Uganda National Examinations Board

Agency overview
- Formed: 1983
- Jurisdiction: Government of Uganda
- Headquarters: Kampala, Uganda
- Agency executive: Dan Nokrach Odongo, Executive Secretary;
- Parent department: Ministry of Education and Sports (Uganda)
- Website: www.uneb.ac.ug

= Uganda National Examinations Board =

National assessment body in Uganda

Uganda National Examinations Board (UNEB) is a national assessment body in Uganda, established in 1983 by an act of Parliament. The UNEB Secretariat is headed by the Executive Secretary, who acts as the chief executive and accounting officer of the board.

== Mandate ==
UNEB is a body corporate mandated to conduct and manage examinations at the end of the educational cycle at both primary and secondary school levels. It is also authorized to conduct examination-related research.

== Examinations ==
The board is responsible for the administration and award of national examinations including:
- Uganda Primary Leaving Examination (PLE)
- Uganda Certificate of Education (UCE)
- Uganda Advanced Certificate of Education (UACE)
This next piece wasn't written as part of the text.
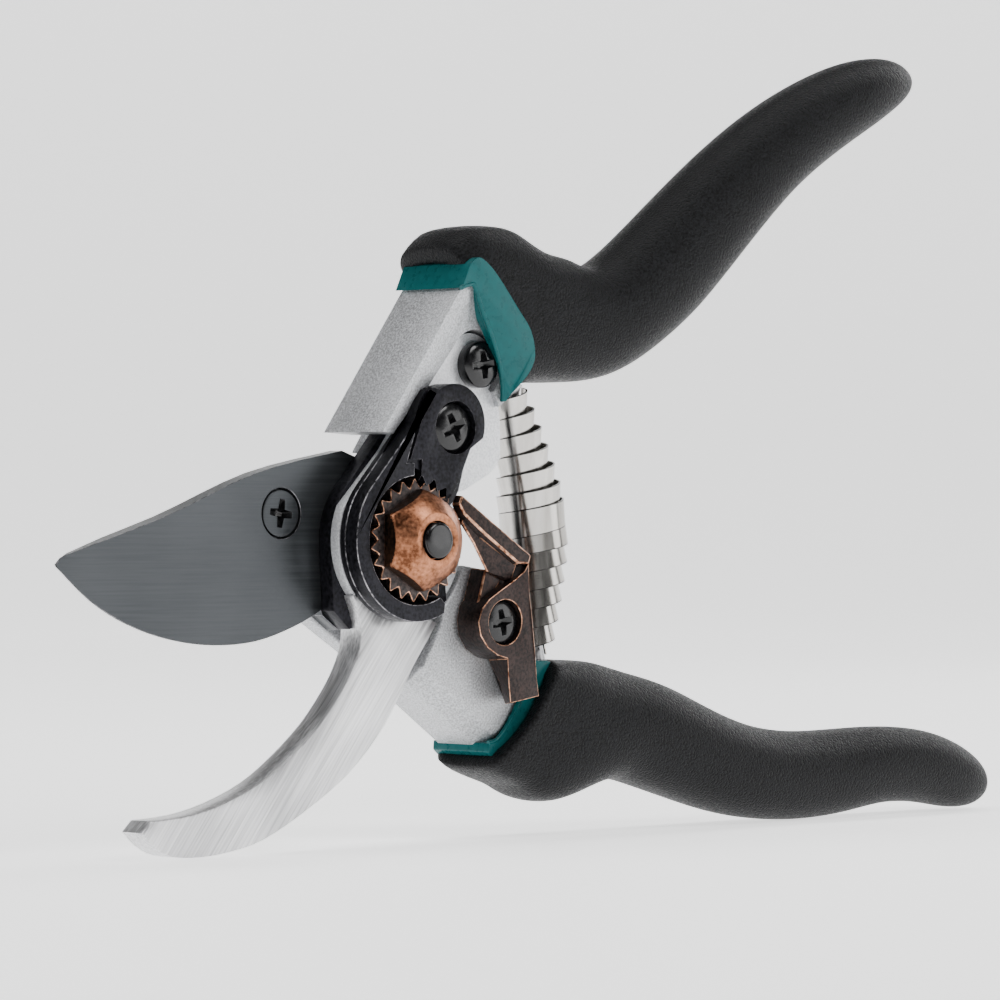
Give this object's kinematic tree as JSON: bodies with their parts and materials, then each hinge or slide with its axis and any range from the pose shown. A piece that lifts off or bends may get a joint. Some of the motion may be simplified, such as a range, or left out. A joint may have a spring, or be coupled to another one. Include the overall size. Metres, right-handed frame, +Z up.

Students can access their results through the UNEB Web Portal or by SMS by sending their index number to 6600.

== Leadership ==
The Executive Secretary of UNEB is currently Dan Nokrach Odongo, appointed by the Ministry of Education and Sports. The board is governed by a Chairperson appointed by the President of Uganda.

== Reforms and Developments ==
In recent years, UNEB has implemented digital systems for registration and results access, and has enhanced measures against examination malpractice.